Um bom documentário brasileiro em nossas telas. “Crônica da Demolição”, de Eduardo Ades, fala de um tema que é caro a muitas pessoas: o espaço urbano carioca. Mas vai falar desse espaço urbano de uma perspectiva nada romântica ou animadora. Aqui, o espaço urbano é tratado não como preservador de uma memória, mas sim o contrário: de como a nossa memória é sistematicamente apagada e simplesmente enterramos o nosso passado em escombros que são literalmente jogados no lixo, ou vendidos a preços de banana.
O apagamento da memória em questão se refere à destruição do Palácio Monroe, a sede do senado federal quando o Rio de Janeiro era a capital do país e, com a transferência da capital para Brasília, ficou ocioso.
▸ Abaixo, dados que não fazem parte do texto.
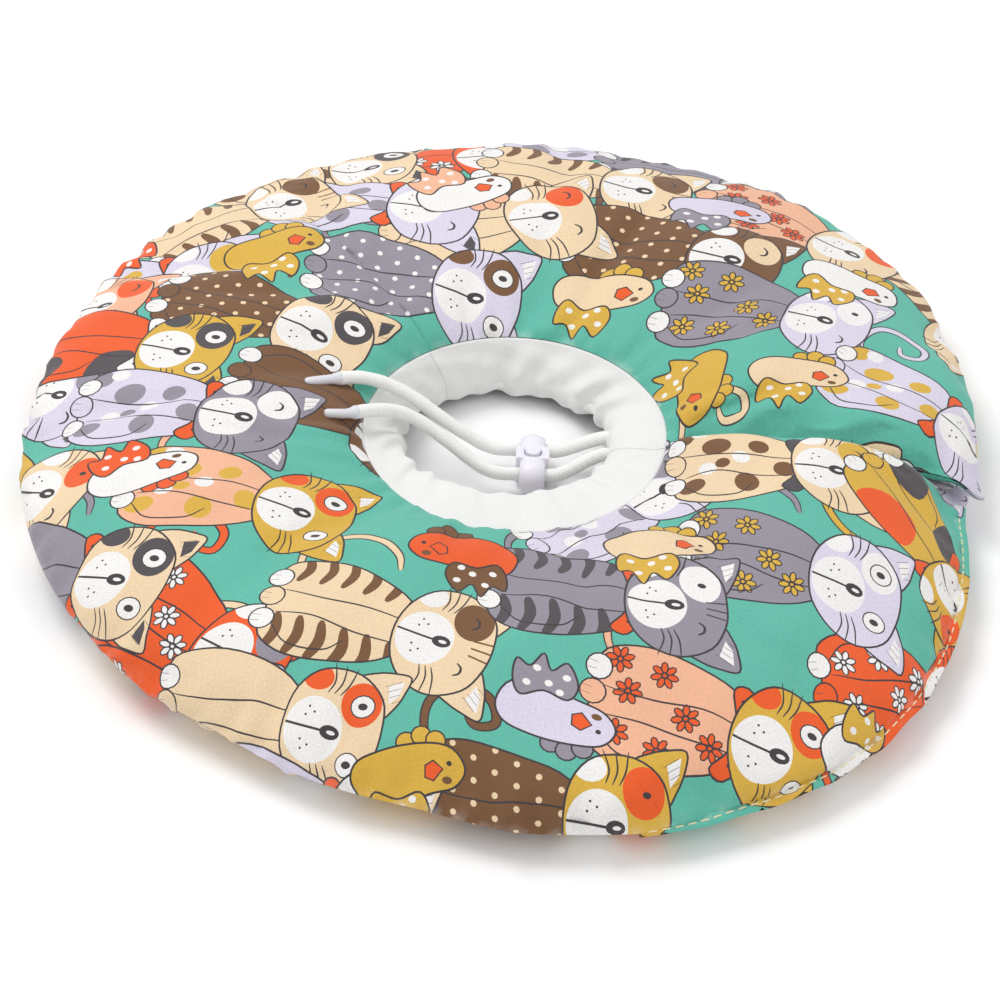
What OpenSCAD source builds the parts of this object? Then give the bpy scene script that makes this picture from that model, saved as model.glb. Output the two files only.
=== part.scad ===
// Soft pet recovery collar: a padded ring with a radial hook-and-loop closure, a gathered
// neck sleeve with a drawstring in its hem, and a spring cord lock on the drawstring.
// Millimetres. +Z is up, and the ring lies flat on z = 0 with its centre at the origin.
// +X points to the closure, +Y to the rear half.

/* [Ring] */
// Outer radius of the padded ring
ring_r = 150; // [145:1:155]
// Radius of the neck edge
neck_r = 47; // [46:0.5:49]
// Height of the seam round the neck edge
neck_z = 20; // [19:0.5:21]
// Height of the seam round the outer edge
rim_z = 10; // [9:0.5:11]
// Rise of the filled top above the line between the two seams
crown = 12.5; // [11:0.5:13]
// Thickness of the cotton cover
cover_t = 0.8; // [0.6:0.1:1]

/* [Closure] */
// Angle of the closure line from +X
closure_deg = -6; // [-8:1:-4]
// Angle at which the flattened front end stops under the flap
tongue_deg = 13; // [12:1:14]
// Height of the flattened front end
tongue_h = 10.4; // [9.5:0.1:10.6]
// Height of the flap's underside
flap_z = 12.3; // [12.2:0.1:13]
// Direction of the flap's fold line, which starts at the neck end of the closure
fold_deg = 46; // [44:1:48]
// Angle through which the flap folds back
flap_open = 50; // [40:5:50]
// Width of the hook and loop tapes
tape_w = 16; // [12:1:18]
// Length of the hook and loop tapes
tape_len = 74; // [60:1:76]

/* [Edge hem] */
// Width of the stitched edge hem on the front half
hem_w = 5; // [4:0.5:6]
// Angle at which the stitched edge hem starts
hem_from = -76; // [-80:1:-70]

/* [Neck sleeve] */
// Radius of the drawstring channel's centre line
channel_r = 30.7; // [30:0.1:31]
// Sideways place of the sleeve opening's centre
channel_x = 0.5; // [0:0.5:1]
// Front-to-back place of the sleeve opening's centre
channel_y = 6; // [5.5:0.5:6.5]
// Height of the drawstring channel's centre line
channel_z = 11; // [10.5:0.5:11.5]
// Outer radius of the folded channel
channel_tube_r = 3.2; // [3.1:0.1:3.3]

/* [Drawstring] */
// Diameter of the drawstring
cord_d = 4.2; // [3.8:0.1:4.2]
// Diameter of the aglets
aglet_d = 3; // [2.6:0.1:3.2]

/* [Cord lock] */
// Radius of the lock's round body
lock_r = 5.5; // [5.5:0.1:5.8]
// Length of the lock across the two cords
lock_len = 23; // [22:0.5:24]
// Half the thickness of the lock along the cords
lock_half_t = 3.9; // [3.6:0.1:4.2]
// Distance of each cord from the lock's middle
cord_offset = 5.8; // [5.8:0.1:6]
// Travel of the button
button_travel = 1.4; // [1:0.1:1.4]

/* [Hidden] */
$fn = 48;
GAP = 0.2;
CLEAR = 0.4;
FAR = 260;
STEPS = 14;
BULGE_POWER = 0.6;
DROP = 26;
half_fold = flap_open / 2;
seam_gap_deg = 0.2;
closure_gap_deg = 0.5;
apex = neck_r * [cos(closure_deg), sin(closure_deg)];
tape_start = 18;
tape_inset = 4;
tape_t = 0.5;
loop_t = 0.9;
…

Durante o governo do presidente Ernesto Geisel, ou seja, em plena ditadura militar, decidiu-se demolir o palácio. A alegação inicial era de que a demolição era necessária para se realizar a obra do metrô, mas os trilhos passaram ao largo do terreno onde estava o palácio. Falou-se muito em especulação imobiliária, pois como o Rio de Janeiro é uma cidade espremida entre o mar e as montanhas, o preço dos terrenos aqui é muito alto. Mas nada de muito importante foi construído no lugar do palácio. Temos apenas um chafariz tristonho por lá e sem água, além de um estacionamento subterrâneo que só foi construído muitos anos depois da demolição. Assim, ficou a incógnita: por que o palácio foi destruído? Dizia-se, também, que, por ser uma obra eclética e antiga, ele era visto como um verdadeiro “trambolho” que tornava a cidade mais feia, indo na contramão de adeptos de uma arquitetura mais moderna como Le Corbusier e Lúcio Costa. Vemos aqui como também houve o discurso do embate entre a tradição e a modernidade na questão da demolição do palácio. De qualquer forma, fica bem evidente que a destruição do palácio foi uma decisão tomada de cima para baixo, sem qualquer preocupação com a preservação e o patrimônio. O próprio palácio, ao ser demolido, estava abandonado e empoeirado, numa mostra do descaso total com a memória de nosso país. Todas essas ideias são exibidas no documentário por vários especialistas em arquitetura e planejamento urbano, recheadas com muitas cenas de arquivo, que nos ajudavam a ter uma noção exata do que aconteceu do ponto de vista factual.
Mas o documentarista não optou por fazer um filme voltado a uma opinião própria e ele deu voz a pontos de vista contra e a favor da demolição. Talvez a maior prova disso (alerta de “spoiler”) seja a imagem final do documentário, onde vemos o espaço do antigo palácio tomado por um gramado cheio de pombos comendo milho, que foi estrategicamente espalhado formando um grande ponto de interrogação, espelhando a verdadeira incógnita por trás dos verdadeiros motivos pelos quais o palácio foi demolido.
Assim, “Crônica da Demolição” é um documentário altamente recomendável para quem gosta da História da Cidade do Rio de Janeiro e de como seu espaço urbano e tratado ao longo do tempo. É um filme que aborda a delicada temática da preservação da memória, do embate entre a tradição e a modernidade e de como o autoritarismo latente de nossas autoridades simplesmente faz o que quer, pouco se importando com a opinião pública. Um filme muito importante, ainda mais para os tempos autoritários pelos quais nós temos passado.